The final question is whether Reed is entitled to prejudgment interest on the award of pack pay. Prejudgment interest is the norm in Title VII cases, to be denied for strong reasons only. Hutchinson, 42 F.2d at 1047. The district court did not award prejudgment interest and did not give any reason for the omission. The employer says that the reason is waiver: Reed failed to request it or to offer evidence of the appropriate rate. But Reed's submissions concerning the quantification of damages repeatedly mention prejudgment interest; he obviously wanted it. He may well be entitled to it whether he asked or not, see Williamson v. Handy Button Machine Co., 817 F.2d 1290, 1298 (7th Cir. 1987), but as he did ask we need not pursue that possibility.

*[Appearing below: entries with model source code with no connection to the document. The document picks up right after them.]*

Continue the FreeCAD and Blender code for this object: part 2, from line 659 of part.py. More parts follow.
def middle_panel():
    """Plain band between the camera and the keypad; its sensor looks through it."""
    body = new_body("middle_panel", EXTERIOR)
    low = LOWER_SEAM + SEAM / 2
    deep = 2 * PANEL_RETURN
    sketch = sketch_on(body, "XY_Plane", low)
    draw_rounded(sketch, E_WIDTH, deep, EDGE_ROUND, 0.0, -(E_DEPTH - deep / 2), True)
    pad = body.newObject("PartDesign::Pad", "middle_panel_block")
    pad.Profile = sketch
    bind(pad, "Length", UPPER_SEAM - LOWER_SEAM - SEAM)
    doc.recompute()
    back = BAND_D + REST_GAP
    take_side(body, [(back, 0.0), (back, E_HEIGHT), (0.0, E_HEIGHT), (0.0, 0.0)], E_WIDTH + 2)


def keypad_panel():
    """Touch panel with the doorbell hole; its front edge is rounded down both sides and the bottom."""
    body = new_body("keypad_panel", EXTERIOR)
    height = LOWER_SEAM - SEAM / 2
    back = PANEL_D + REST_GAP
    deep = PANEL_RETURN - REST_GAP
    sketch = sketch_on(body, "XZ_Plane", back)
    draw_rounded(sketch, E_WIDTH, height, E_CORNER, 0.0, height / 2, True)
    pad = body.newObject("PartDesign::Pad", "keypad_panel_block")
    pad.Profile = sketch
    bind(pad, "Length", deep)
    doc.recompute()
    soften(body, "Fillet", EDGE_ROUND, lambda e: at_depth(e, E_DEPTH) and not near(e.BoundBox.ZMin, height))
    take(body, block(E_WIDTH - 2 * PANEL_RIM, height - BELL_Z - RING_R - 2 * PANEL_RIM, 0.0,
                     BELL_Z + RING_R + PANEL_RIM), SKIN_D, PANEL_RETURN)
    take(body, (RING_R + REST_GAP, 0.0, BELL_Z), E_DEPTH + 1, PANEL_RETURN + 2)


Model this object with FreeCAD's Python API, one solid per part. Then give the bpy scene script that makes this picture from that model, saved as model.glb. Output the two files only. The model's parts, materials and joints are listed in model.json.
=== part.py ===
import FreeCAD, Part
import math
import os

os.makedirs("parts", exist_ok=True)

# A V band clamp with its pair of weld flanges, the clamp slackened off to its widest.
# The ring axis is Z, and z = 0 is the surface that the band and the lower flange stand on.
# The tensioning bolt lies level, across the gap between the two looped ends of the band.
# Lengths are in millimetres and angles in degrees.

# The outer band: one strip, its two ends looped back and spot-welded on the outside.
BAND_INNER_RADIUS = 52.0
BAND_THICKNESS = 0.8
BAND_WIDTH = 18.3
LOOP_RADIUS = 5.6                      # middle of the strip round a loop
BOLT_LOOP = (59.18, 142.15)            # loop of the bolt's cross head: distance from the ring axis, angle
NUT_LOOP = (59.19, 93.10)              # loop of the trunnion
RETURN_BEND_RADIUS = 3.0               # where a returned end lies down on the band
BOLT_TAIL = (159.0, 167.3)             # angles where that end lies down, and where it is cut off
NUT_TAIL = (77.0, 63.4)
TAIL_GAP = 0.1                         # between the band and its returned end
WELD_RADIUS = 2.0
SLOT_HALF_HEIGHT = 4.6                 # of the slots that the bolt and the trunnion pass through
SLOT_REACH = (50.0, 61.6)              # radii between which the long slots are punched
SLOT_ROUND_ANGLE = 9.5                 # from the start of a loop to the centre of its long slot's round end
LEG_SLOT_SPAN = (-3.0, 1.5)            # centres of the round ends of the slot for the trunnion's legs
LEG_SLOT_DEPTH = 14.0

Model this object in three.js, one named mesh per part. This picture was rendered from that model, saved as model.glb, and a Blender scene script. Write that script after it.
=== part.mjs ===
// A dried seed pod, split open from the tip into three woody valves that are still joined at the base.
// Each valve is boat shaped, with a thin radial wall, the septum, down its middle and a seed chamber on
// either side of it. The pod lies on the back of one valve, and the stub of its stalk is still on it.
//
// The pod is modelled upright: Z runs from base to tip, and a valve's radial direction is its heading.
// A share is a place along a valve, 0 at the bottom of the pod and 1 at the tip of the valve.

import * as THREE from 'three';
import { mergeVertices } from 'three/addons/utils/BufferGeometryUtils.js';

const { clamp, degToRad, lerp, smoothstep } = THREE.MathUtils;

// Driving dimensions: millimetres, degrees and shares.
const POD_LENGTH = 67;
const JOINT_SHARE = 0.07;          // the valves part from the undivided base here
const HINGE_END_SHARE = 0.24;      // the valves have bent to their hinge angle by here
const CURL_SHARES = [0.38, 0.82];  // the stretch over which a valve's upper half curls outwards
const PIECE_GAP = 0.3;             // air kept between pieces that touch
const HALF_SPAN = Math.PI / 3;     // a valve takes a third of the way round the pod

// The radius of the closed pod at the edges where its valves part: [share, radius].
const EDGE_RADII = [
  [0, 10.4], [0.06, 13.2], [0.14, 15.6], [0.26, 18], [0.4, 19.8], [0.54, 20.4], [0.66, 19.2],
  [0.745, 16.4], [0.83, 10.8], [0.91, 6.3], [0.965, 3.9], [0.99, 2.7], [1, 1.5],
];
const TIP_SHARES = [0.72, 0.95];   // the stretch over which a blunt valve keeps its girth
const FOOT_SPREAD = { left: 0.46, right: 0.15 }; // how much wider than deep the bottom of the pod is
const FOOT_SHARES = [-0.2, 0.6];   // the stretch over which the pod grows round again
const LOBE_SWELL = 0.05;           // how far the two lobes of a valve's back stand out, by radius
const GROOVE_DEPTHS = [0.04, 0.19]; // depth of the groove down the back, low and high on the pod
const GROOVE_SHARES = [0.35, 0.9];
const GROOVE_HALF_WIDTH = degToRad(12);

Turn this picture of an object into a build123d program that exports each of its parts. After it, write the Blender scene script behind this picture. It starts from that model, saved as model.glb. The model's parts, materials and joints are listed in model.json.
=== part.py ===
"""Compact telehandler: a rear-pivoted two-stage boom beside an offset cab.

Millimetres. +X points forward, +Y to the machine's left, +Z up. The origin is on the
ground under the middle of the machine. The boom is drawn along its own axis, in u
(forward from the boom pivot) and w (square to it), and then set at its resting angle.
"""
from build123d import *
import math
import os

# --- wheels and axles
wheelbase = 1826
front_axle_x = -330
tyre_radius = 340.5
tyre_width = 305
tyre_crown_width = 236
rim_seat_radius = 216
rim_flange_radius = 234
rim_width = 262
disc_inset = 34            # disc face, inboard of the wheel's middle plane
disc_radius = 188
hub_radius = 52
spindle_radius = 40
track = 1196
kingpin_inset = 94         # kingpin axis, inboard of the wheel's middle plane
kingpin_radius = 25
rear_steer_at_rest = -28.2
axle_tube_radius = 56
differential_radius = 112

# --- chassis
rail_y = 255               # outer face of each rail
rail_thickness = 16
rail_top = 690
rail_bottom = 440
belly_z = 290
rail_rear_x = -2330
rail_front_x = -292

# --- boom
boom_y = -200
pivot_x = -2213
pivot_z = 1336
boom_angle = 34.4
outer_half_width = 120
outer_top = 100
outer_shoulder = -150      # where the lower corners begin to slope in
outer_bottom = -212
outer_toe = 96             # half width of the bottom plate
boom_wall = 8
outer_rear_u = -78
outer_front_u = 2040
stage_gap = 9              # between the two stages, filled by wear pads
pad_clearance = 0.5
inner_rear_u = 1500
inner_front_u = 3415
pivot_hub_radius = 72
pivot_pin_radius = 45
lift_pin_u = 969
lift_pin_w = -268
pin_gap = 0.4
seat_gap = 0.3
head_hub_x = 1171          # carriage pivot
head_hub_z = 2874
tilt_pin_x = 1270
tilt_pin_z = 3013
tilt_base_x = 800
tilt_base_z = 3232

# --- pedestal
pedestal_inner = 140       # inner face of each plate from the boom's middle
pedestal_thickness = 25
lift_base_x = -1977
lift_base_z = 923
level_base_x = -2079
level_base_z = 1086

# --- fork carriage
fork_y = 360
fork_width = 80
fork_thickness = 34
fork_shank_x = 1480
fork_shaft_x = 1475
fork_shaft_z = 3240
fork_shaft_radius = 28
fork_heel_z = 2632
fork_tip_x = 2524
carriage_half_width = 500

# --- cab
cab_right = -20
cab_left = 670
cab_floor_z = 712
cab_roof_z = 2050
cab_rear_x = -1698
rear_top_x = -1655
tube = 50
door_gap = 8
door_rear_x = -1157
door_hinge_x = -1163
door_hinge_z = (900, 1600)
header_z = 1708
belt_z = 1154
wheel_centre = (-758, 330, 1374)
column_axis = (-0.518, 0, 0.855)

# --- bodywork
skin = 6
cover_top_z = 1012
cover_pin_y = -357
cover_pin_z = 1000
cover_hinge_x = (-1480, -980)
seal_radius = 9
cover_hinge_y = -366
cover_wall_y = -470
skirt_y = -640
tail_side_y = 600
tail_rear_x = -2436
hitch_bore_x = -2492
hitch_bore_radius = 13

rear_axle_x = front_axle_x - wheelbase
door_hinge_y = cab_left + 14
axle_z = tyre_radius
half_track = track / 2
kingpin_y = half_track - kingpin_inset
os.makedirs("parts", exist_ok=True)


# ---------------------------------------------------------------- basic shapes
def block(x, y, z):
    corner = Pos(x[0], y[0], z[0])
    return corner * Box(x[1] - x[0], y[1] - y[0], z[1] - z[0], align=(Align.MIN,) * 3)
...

The lack of evidence concerning the appropriate rate is not important. The district judge has two options when awarding prejudgment interest and there is no statutory rate: the prime rate of interest, and the rate (normally higher) that the defendant pays for unsecured loans. In re Oil Spill by the Amoco Cadiz, 954 F.2d 1279, 1331-35 (7th Cir. 1992); Gorenstein Enterprises, Inc. v. Quality Care-U.S.A., Inc., 874 F.2d 431, 436-37 (7th Cir. 1989). The prime rate can be looked up in tables published by the Federal Reserve; it is an appropriate subject of judicial notice. A plaintiff happy with the prime rate, as Reed says he is, need not offer evidence of the rate the defendant pays for money. And the defendant has no legitimate complaint that the plaintiff, by omitting evidence, has settled for the lower of the two plausible rates of interest.

Reed is entitled to prejudgment interest. The case is remanded for its computation and award. The judgment is otherwise affirmed.